In the workplace, people are more likely to respond to ideas that are presented with confidence. There are many ways to appear confident, including by making eye contact when you’re addressing someone, sitting up straight with your shoulders open and preparing ahead of time so your thoughts are polished. You’ll find confident communication is useful not just on the job but during the interview process as well.
Giving and receiving feedback
Strong communicators are able to accept critical feedback and provide constructive input to others. Feedback should answer questions, provide solutions or help strengthen the project or topic at hand.
Volume and clarity
When you’re speaking, it’s important to be clear and audible. Adjusting your voice so you can be heard in a variety of settings is a skill, and is critical to communicating effectively. Speaking too loudly may by disrespectful or awkward in certain settings. If you’re unsure, pay attention to what other people are doing and use this as a guide.

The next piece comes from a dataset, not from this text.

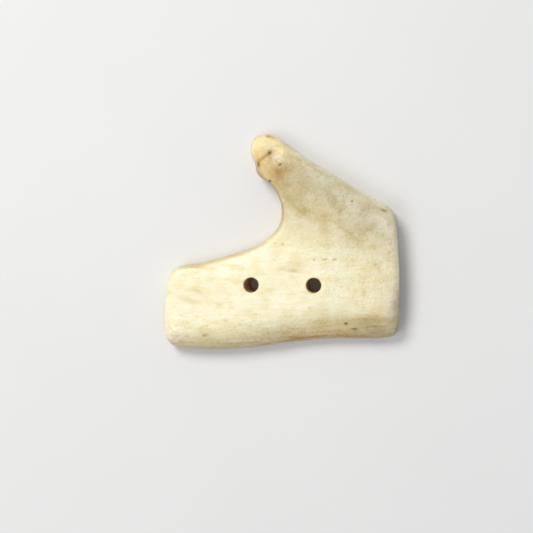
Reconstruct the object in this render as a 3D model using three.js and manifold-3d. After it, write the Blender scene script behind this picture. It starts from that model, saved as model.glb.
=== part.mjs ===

Having empathy means that you can understand and share the emotions of others. This communication skill is important in both team and one-on-one settings. In both cases, you will need to understand other people’s emotions and select an appropriate response. For example, if someone is expressing anger or frustration, empathy can help you acknowledge and diffuse their emotion. At the same time, being able to understand when someone is feeling positive and enthusiastic can help you get support for your ideas and projects.

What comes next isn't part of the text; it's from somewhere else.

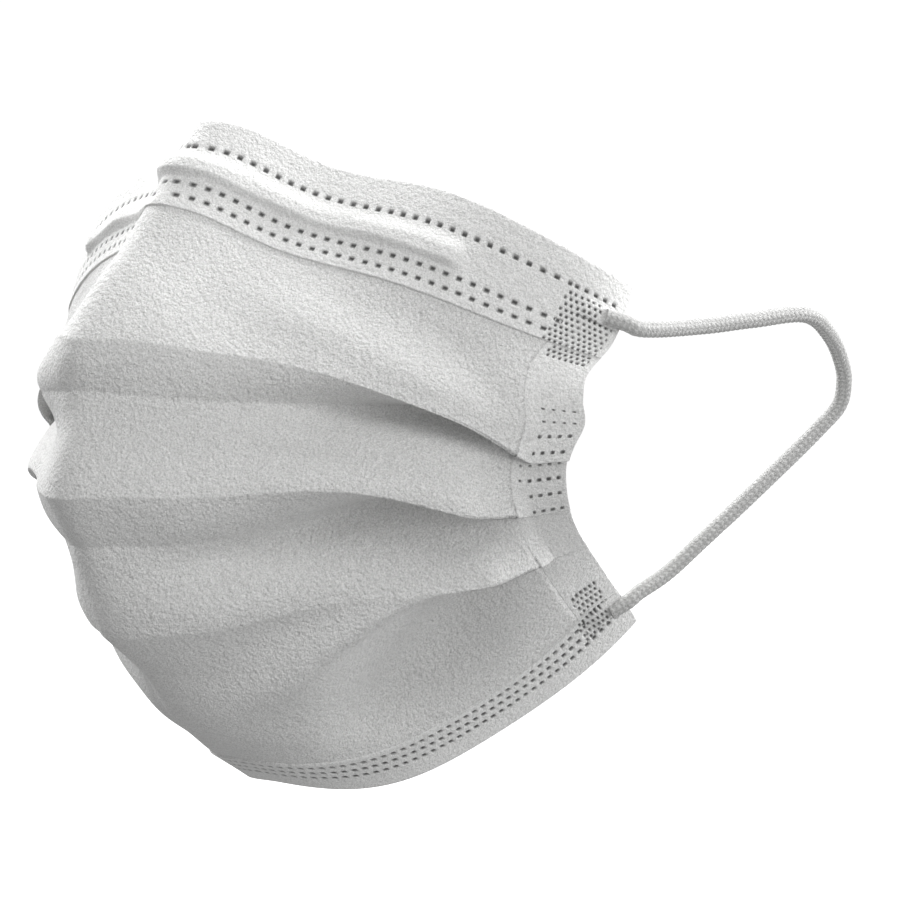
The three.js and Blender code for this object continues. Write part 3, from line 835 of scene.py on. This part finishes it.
def knitted(name):
    """Circular-knit elastic: matte white yarn over rubber, with painted light on its ribs and painted shade
    between the stitches. The yarn's fibres are too fine to show, so they are drawn as a fuzz of 0.4 mm."""
    material = bpy.data.materials.new(name)
    material.use_nodes = True
    tree = material.node_tree
    tree.nodes.clear()
    place = node(tree, "ShaderNodeTexCoord")["Object"]
    yarn = node(
        tree, "ShaderNodeTexNoise", named={"Vector": place, "Scale": 1.0 / (YARN * MM), "Detail": 3.0}
    )["Fac"]
    rib = node(tree, "ShaderNodeAttribute", attribute_name="rib")["Fac"]
    fuzz = node(tree, "ShaderNodeMath", yarn, 0.45, operation="MULTIPLY")[0]
    # Painted light on the ribs and painted shade between the stitches.
    painted_rib_light = node(tree, "ShaderNodeMath", rib, 0.6, operation="MULTIPLY")[0]
    tone = node(tree, "ShaderNodeMath", fuzz, painted_rib_light, operation="ADD")[0]
    colour = node(
        tree, "ShaderNodeMix", named={0: tone, 6: srgb("#A4A4A3"), 7: srgb("#E2E2E1")}, data_type="RGBA"
    )[2]
    bump = node(tree, "ShaderNodeBump", named={"Height": yarn, "Strength": 0.8, "Distance": 0.0005})[0]
    shader = node(tree, "ShaderNodeBsdfPrincipled", named={
        "Base Color": colour, "Normal": bump, "Roughness": 0.85, "Sheen Weight": 0.3,
    })[0]
    node(tree, "ShaderNodeOutputMaterial", shader)
    return material


def cord_tree():
    """Knits a round cord along a line: wales side by side round it, each a row of V stitches.
    The real stitches are 0.5 mm long, and are drawn 1.1 mm long so that they show."""
    tree = bpy.data.node_groups.new("knitted_cord", "GeometryNodeTree")
    face = tree.interface
    face.new_socket("Geometry", in_out="INPUT", socket_type="NodeSocketGeometry")
    for key, value in (
        ("Radius", CORD / 2 * MM), ("Step", 0.2 * MM), ("Stitch", 1.1 * MM), ("Height", 0.1 * MM),
        ("Taper", 6.0 * MM),
    ):
        face.new_socket(key, in_out="INPUT", socket_type="NodeSocketFloat").default_value = value
    for key, value in (("Sides", 40), ("Wales", 8)):
        face.new_socket(key, in_out="INPUT", socket_type="NodeSocketInt").default_value = value
    face.new_socket("Material", in_out="INPUT", socket_type="NodeSocketMaterial")
    face.new_socket("Geometry", in_out="OUTPUT", socket_type="NodeSocketGeometry")
    given = node(tree, "NodeGroupInput")
    kind, times = "ShaderNodeMath", {"operation": "MULTIPLY"}

    # The line, with the distance run kept on it, thinner towards both pressed ends.
    line = node(tree, "GeometryNodeMeshToCurve", given["Geometry"])[0]
    line = node(tree, "GeometryNodeResampleCurve", line, named={"Length": given["Step"]}, mode="LENGTH")[0]
    spline = node(tree, "GeometryNodeSplineParameter")
    whole = node(tree, "GeometryNodeSplineLength")["Length"]
    left = node(tree, kind, whole, spline["Length"], operation="SUBTRACT")[0]
    near = node(tree, kind, spline["Length"], left, operation="MINIMUM")[0]
    thick = node(
        tree, "ShaderNodeMapRange", near, 0.0, given["Taper"], 0.45, 1.0, interpolation_type="SMOOTHSTEP"
    )[0]
    line = node(tree, "GeometryNodeSetCurveRadius", line, named={"Radius": thick})[0]
    line = node(
        tree, "GeometryNodeStoreNamedAttribute", line, named={"Name": "run", "Value": spline["Length"]}
    )[0]
    ring = node(tree, "GeometryNodeCurvePrimitiveCircle", named={
        "Resolution": given["Sides"], "Radius": given["Radius"],
    })[0]
    factor = node(tree, "GeometryNodeSplineParameter")["Factor"]
    ring = node(tree, "GeometryNodeStoreNamedAttribute", ring, named={"Name": "turn", "Value": factor})[0]
    cord = node(tree, "GeometryNodeCurveToMesh", line, ring, named={"Fill Caps": True})[0]

    # Across a wale from 0 to 1 and back, along it one stitch after another.
    run = node(tree, "GeometryNodeInputNamedAttribute", "run")[0]
    turn = node(tree, "GeometryNodeInputNamedAttribute", "turn")[0]
    wale = node(tree, kind, turn, given["Wales"], **times)[0]
    wale = node(tree, kind, wale, 0.5, operation="PINGPONG")[0]
    wale = node(tree, kind, wale, 2.0, **times)[0]
    stitch = node(tree, kind, run, given["Stitch"], operation="DIVIDE")[0]
    lean = node(tree, kind, wale, 0.7, **times)[0]
    stitch = node(tree, kind, stitch, lean, operation="ADD")[0]
    stitch = node(tree, kind, stitch, 0.5, operation="PINGPONG")[0]
    stitch = node(tree, kind, stitch, 2.0, **times)[0]
    loops = node(tree, "ShaderNodeMapRange", stitch, 0.1, 0.9, interpolation_type="SMOOTHSTEP")[0]
    sides = node(tree, "ShaderNodeMapRange", wale, 0.0, 0.5, interpolation_type="SMOOTHSTEP")[0]
    rib = node(tree, kind, loops, sides, **times)[0]
    normal = node(tree, "GeometryNodeInputNormal")[0]
    height = node(tree, kind, rib, given["Height"], **times)[0]
    push = node(tree, "ShaderNodeVectorMath", named={0: normal, "Scale": height}, operation="SCALE")[0]
    cord = node(tree, "GeometryNodeSetPosition", cord, named={"Offset": push})[0]
    # The rib is also kept for the material, which paints light on the ribs and shade between them.
    cord = node(tree, "GeometryNodeStoreNamedAttribute", cord, named={"Name": "rib", "Value": rib})[0]
    cord = node(tree, "GeometryNodeSetShadeSmooth", cord)[0]
    cord = node(tree, "GeometryNodeRealizeInstances", cord)[0]
    cord = node(tree, "GeometryNodeSetMaterial", cord, named={"Material": given["Material"]})[0]
    node(tree, "NodeGroupOutput", cord)
    return tree


CORD_TREE = cord_tree()
CORD_SOCKETS = {
    item.name: item.identifier for item in CORD_TREE.interface.items_tree if item.in_out == "INPUT"
}


def cord_mesh(name, line, radius, material):
    """Round knitted cord along a line in mm."""
    mesh = bpy.data.meshes.new(name)
    mesh.from_pydata((line * MM).tolist(), [(i, i + 1) for i in range(len(line) - 1)], [])
    obj = bpy.data.objects.new(name, mesh)
    bpy.context.scene.collection.objects.link(obj)
    knit = obj.modifiers.new("knit", "NODES")
    knit.node_group = CORD_TREE
    for key, value in (("Radius", radius * MM), ("Height", 0.1 * MM), ("Material", material)):
        knit[CORD_SOCKETS[key]] = value
    plain(obj)
    return obj


elastic_white = knitted("knitted_elastic")
upper, upper_way, upper_out = loop_end(TAB_FROM_EDGE + TAB_WIDTH / 2)
lower, lower_way, lower_out = loop_end(CLOTH_HEIGHT - BOTTOM_BAND + TAB_WIDTH / 2)
route = [upper - upper_way * END_RUN - upper_out * END_SINK, upper, upper + upper_way * END_STRAIGHT]
for back_share, down_share, out in LOOP_ROWS:
    spot = upper + (lower - upper) * down_share
    route.append(spot + np.array([out, back_share * LOOP_REACH, 0.0]))
route += [lower + lower_way * END_STRAIGHT, lower, lower - lower_way * END_RUN - lower_out * END_SINK]
for side_name, side in (("left", 1.0), ("right", -1.0)):
    mirrored = np.array(route) * np.array([side, 1.0, 1.0])
    line, length = smooth_path(mirrored, 420)
    loop = cord_mesh(f"loop_cord_{side_name}", line, CORD / 2, elastic_white)
    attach(loop, "root")
    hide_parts(f"loop_{side_name}")


# Loop ends
# Each end of the elastic is pressed flat over 9 mm by the welding horn, on the outside of its
# corner, and shows a grid of tooth marks.
TAB_LENGTH = 9.0
TAB_LIFT = 0.30
TAB_CROWN = 0.75
TAB_TAPER = 3.0
TAB_MARGIN = 0.4
for side_name, side in (("left", 1.0), ("right", -1.0)):
    for level, first in (("upper", TAB_FROM_EDGE), ("lower", CLOTH_HEIGHT - BOTTOM_BAND)):
        outer_end = 1.0 - TAB_MARGIN / HALF_WIDTH
        columns = np.linspace(outer_end - TAB_LENGTH / HALF_WIDTH, outer_end, 40) * side
        rows = np.linspace(first + TAB_MARGIN, first + TAB_WIDTH - TAB_MARGIN, 20)
        across, down = np.meshgrid(columns, rows)
        crown = 1.0 - np.abs((down - first) / TAB_WIDTH * 2.0 - 1.0) ** 3
        from_end = TAB_LENGTH - (outer_end - np.abs(across)) * HALF_WIDTH
        points = cloth_point(across, down, TAB_LIFT + TAB_CROWN * crown * smooth(0.0, TAB_TAPER, from_end))
        if side < 0:
            points, across, down = points[:, ::-1], across[:, ::-1], down[:, ::-1]
        tab = grid_mesh(f"loop_end_flat_{level}_{side_name}", points, across * HALF_WIDTH, down)
        teeth = TOP_TEETH if level == "upper" else chin_teeth
        press_dots(
            tab, band_white, first_across=TEETH_FROM, last_across=85.0,
            first_down=teeth, last_down=teeth + 3.4, depth=0.25, **TEETH,
        )
        plain(tab)
        wall(tab, 0.5)
        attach(tab, "root")
        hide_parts(f"loop_end_{level}_{side_name}")


# Studio
# A white floor well below the mask, which is held up as a head holds it, in an even white
# surround. Soft disk lights overhead, on the far side and behind model the pleats and the loop,
# and two weak ones at the front and the near side keep the shaded cloth light.
FLOOR_LEVEL = -0.30
floor_mesh = bpy.data.meshes.new("floor")
floor_corners = [(x, y, FLOOR_LEVEL) for x, y in ((-3, -2), (3, -2), (3, 2), (-3, 2))]
floor_mesh.from_pydata(floor_corners, [], [(0, 1, 2, 3)])
floor = bpy.data.objects.new("floor", floor_mesh)
bpy.context.scene.collection.objects.link(floor)
paint = bpy.data.materials.new("white_floor")
paint.use_nodes = True
lacquer = paint.node_tree.nodes["Principled BSDF"].inputs
lacquer["Base Color"].default_value = srgb("#FAFAFA")
lacquer["Roughness"].default_value = 0.9
lacquer["Emission Color"].default_value = srgb("#FFFFFF")
lacquer["Emission Strength"].default_value = 1.0
floor_mesh.materials.append(paint)
floor.visible_diffuse = False
floor.visible_glossy = False

world = bpy.data.worlds.new("white_surround")
bpy.context.scene.world = world
world.use_nodes = True
backdrop = world.node_tree.nodes["Background"]
FILL = 0.39
SEEN = 1.05
seen = node(world.node_tree, "ShaderNodeLightPath")["Is Camera Ray"]
level = node(world.node_tree, "ShaderNodeMapRange", seen, 0.0, 1.0, FILL, SEEN)[0]
world.node_tree.links.new(level, backdrop.inputs["Strength"])
backdrop.inputs["Color"].default_value = (1.0, 1.0, 1.0, 1.0)
bpy.context.scene.view_settings.view_transform = "Standard"


LAMP_SIZE = 0.5
MASK_MIDDLE = Vector((0.0, 0.0, -0.06))
LAMPS = (
    # name, place in metres, watts
    ("front_top", (0.47, -0.47, 0.61), 2.0),
    ("top", (0.0, 0.33, 0.83), 6.8),
    ("right", (0.93, -0.05, 0.05), 2.2),
    ("right_behind", (0.45, 0.77, 0.27), 6.5),
    ("left", (-0.82, 0.0, 0.42), 8.5),
    ("left_behind", (-0.77, 0.45, 0.27), 4.5),
)
for name, place, watts in LAMPS:
    disk = bpy.data.lights.new(name, "AREA")
    disk.shape = "DISK"
    disk.size = LAMP_SIZE
    disk.energy = watts
    lamp = bpy.data.objects.new(name, disk)
    lamp.location = place
    lamp.rotation_euler = (Vector(place) - MASK_MIDDLE).to_track_quat("Z", "Y").to_euler()
    bpy.context.scene.collection.objects.link(lamp)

A key aspect of respect is knowing when to initiate communication and respond. In a team or group setting, allowing others to speak without interruption is seen as a necessary communication skill tied to respectfulness. Respectfully communicating also means using your time with someone else wisely — staying on topic, asking clear questions and responding fully to any questions you’ve been asked.

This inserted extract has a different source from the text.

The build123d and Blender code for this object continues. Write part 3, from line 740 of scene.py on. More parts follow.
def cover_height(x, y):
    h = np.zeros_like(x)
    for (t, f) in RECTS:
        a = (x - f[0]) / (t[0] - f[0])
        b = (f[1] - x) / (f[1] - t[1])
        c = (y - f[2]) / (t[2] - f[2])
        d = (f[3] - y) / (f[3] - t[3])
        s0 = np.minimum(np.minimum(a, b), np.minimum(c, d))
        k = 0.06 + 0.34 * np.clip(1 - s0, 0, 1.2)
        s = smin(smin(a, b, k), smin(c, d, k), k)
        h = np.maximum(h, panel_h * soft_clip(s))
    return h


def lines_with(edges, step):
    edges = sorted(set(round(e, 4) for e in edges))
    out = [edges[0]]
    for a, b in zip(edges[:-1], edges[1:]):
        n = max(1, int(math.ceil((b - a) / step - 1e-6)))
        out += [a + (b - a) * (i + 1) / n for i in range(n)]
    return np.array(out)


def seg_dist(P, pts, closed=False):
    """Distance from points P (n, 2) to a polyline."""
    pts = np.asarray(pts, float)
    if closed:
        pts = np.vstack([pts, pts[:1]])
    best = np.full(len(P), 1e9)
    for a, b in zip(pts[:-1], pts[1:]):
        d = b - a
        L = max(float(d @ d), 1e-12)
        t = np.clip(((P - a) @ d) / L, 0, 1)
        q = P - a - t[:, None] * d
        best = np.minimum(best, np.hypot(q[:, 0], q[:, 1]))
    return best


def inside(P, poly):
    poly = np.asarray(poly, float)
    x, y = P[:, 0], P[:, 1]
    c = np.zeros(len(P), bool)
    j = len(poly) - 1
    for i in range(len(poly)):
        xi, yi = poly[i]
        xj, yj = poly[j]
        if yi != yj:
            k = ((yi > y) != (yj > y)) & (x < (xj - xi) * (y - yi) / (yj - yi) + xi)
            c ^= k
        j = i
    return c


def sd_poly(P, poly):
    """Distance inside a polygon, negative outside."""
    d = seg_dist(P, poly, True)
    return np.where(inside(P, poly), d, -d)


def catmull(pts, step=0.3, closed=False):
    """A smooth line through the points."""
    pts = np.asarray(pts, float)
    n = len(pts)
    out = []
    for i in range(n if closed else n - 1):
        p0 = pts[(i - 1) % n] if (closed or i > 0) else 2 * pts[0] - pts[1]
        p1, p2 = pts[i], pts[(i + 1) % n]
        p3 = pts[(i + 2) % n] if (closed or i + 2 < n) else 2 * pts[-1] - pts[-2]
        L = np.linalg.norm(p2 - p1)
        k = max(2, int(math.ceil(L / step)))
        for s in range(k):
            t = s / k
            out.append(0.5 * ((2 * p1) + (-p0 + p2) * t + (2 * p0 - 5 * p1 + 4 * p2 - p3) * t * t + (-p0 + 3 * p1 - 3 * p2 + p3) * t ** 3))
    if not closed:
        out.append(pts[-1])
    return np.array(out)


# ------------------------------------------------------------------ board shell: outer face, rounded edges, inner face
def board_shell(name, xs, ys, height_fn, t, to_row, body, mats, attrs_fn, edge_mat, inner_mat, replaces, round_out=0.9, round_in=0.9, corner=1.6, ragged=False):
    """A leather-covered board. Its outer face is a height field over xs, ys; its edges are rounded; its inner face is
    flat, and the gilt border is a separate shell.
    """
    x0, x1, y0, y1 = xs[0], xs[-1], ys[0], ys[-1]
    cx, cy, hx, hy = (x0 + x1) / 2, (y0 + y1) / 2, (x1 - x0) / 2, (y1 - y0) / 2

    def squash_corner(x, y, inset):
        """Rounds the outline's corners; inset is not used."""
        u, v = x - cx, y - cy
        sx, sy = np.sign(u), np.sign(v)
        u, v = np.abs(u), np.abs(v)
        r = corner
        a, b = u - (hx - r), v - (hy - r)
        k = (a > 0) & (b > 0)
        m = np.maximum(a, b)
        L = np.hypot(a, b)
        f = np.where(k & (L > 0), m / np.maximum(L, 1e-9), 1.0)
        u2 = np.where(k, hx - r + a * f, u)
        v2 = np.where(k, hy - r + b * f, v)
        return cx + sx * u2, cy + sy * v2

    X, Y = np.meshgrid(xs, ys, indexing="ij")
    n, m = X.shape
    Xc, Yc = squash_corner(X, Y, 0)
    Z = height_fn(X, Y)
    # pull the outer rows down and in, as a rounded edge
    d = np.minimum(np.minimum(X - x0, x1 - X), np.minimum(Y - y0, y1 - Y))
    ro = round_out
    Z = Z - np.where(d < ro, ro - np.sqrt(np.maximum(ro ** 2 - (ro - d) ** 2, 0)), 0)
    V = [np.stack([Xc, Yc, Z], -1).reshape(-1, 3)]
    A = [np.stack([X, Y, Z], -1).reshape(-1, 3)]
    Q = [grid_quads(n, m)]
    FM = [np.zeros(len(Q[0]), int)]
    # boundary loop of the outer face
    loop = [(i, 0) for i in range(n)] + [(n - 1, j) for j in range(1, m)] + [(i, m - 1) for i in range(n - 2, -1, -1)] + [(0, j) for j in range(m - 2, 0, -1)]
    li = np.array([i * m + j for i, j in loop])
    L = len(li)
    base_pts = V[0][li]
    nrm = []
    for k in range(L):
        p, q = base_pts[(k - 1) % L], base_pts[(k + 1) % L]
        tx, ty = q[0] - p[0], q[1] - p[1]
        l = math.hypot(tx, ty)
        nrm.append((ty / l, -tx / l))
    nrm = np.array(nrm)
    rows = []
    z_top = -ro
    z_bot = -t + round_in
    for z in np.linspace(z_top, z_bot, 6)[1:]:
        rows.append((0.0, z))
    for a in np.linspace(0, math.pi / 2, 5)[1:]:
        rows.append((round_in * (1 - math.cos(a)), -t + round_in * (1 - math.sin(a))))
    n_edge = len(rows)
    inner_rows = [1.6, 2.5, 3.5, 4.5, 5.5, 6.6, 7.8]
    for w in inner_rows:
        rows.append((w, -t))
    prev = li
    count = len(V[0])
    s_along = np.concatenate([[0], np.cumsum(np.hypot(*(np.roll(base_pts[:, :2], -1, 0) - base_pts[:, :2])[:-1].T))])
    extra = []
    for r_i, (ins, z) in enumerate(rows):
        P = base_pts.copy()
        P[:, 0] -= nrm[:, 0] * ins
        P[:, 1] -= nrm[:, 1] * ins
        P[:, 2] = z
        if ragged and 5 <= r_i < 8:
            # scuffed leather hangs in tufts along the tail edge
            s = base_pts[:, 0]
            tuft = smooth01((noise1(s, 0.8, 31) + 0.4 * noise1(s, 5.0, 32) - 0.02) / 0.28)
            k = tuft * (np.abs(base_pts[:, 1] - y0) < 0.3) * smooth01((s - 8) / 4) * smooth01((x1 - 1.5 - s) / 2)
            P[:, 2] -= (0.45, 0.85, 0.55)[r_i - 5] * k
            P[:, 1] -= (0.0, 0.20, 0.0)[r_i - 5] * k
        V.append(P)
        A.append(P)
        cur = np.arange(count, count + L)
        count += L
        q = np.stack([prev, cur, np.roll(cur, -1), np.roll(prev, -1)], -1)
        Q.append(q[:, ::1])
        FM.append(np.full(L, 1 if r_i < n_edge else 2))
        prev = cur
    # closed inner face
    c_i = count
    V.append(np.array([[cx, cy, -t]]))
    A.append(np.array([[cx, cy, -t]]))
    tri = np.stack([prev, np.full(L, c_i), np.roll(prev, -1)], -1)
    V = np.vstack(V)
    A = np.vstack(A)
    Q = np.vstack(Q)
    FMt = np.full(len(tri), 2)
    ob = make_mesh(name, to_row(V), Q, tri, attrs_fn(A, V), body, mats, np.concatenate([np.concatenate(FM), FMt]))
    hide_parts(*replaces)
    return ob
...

Understanding nonverbal cues
A great deal of communication happens through nonverbal cues such as body language, facial expressions and eye contact. When you’re listening to someone, you should be paying attention to what they’re saying as well as their nonverbal language. At the same time, you should be conscious of your own body language when you’re communicating to ensure you’re sending appropriate cues to others.
Whether you’re returning a phone call or sending a reply to an email, fast communicators are viewed as more effective than those who are slow to respond. One method is to consider how long your response will take: is this a request or question you can answer in the next five minutes? If so, it may be a good idea to address it as soon as you see it. If it’s a more complex request or question, you can still acknowledge that you’ve received the message and let the other person know you will respond in full later.
How to improve your communication skills
With experience and practise, you can learn and improve on your communication skills. Start by identifying your strengths and then work on practising and developing them.
Ask a close friend or colleague for constructive criticism. It can be hard to know how you are perceived as a communicator. To get an objective opinion, ask a trusted friend for their honest feedback. Understanding your areas of improvement for communication can help you identify what to focus on.
Practise improving communication habits. Many communication skills are habits you have developed over time. You can improve those skills by practising new habits that make you a better communicator. That might include being more responsive to communications when they are sent, reminding yourself to make eye contact, practising giving positive feedback and asking questions in conversations.
Attend communication skills workshops or classes. There are several online and offline seminars, workshops and classes that can help you be a better communicator. These classes may include instruction, roleplay, written assignments and open discussions.
Seek opportunities to communicate. Find opportunities both on and off the job that require you to use your communication skills. This will improve your clarity and confidence.
How to highlight communication skills
You will use your communication skills during every step of the job search and on the job. Everything from your resume to the job interview and beyond will require different types of communication skills. Here are a few ways you can highlight those skills at each step.
Communication skills for resume
A well-written resume is itself a demonstration of strong communication skills. Ensure that your resume is structured appropriately and free of spelling and grammatical errors. Additionally, you may also want to include some positive communication skills in your resume skills section, especially if the job description calls for specific communication skills. You can add skills to your Indeed Resume to improve your chances of being found by employers searching for candidates with your skillset.
Communication skills for cover letter
Your cover letter is a great opportunity to elaborate on your communication skills. While you can talk more directly about how effectively you communicate here, at a high level, your cover letter is one of the employer’s first impressions of your skills. You will want to make your cover letter brief, well written, free of spelling errors and tailored to the position you’re applying for.
Related: How to Write a Cover Letter
Communication skills for the job interview
It’s important to make a great first impression in your interview and you can do this in a number of ways. Show up for the interview 10–15 minutes early and dress appropriately for the job you’re applying for. Pay attention to the nonverbal cues you’re displaying through your body language.
Avoid actions such as slouching or checking your phone during the interview. Looking your interviewer in the eye, employing active listening skills and displaying confidence are all positive ways to communicate during your interview.
Almost everything you do, both on the job and in life, can be seen as a form of communication. By focusing on refining your communication skills every time you put them to use, you can improve the way you connect with others.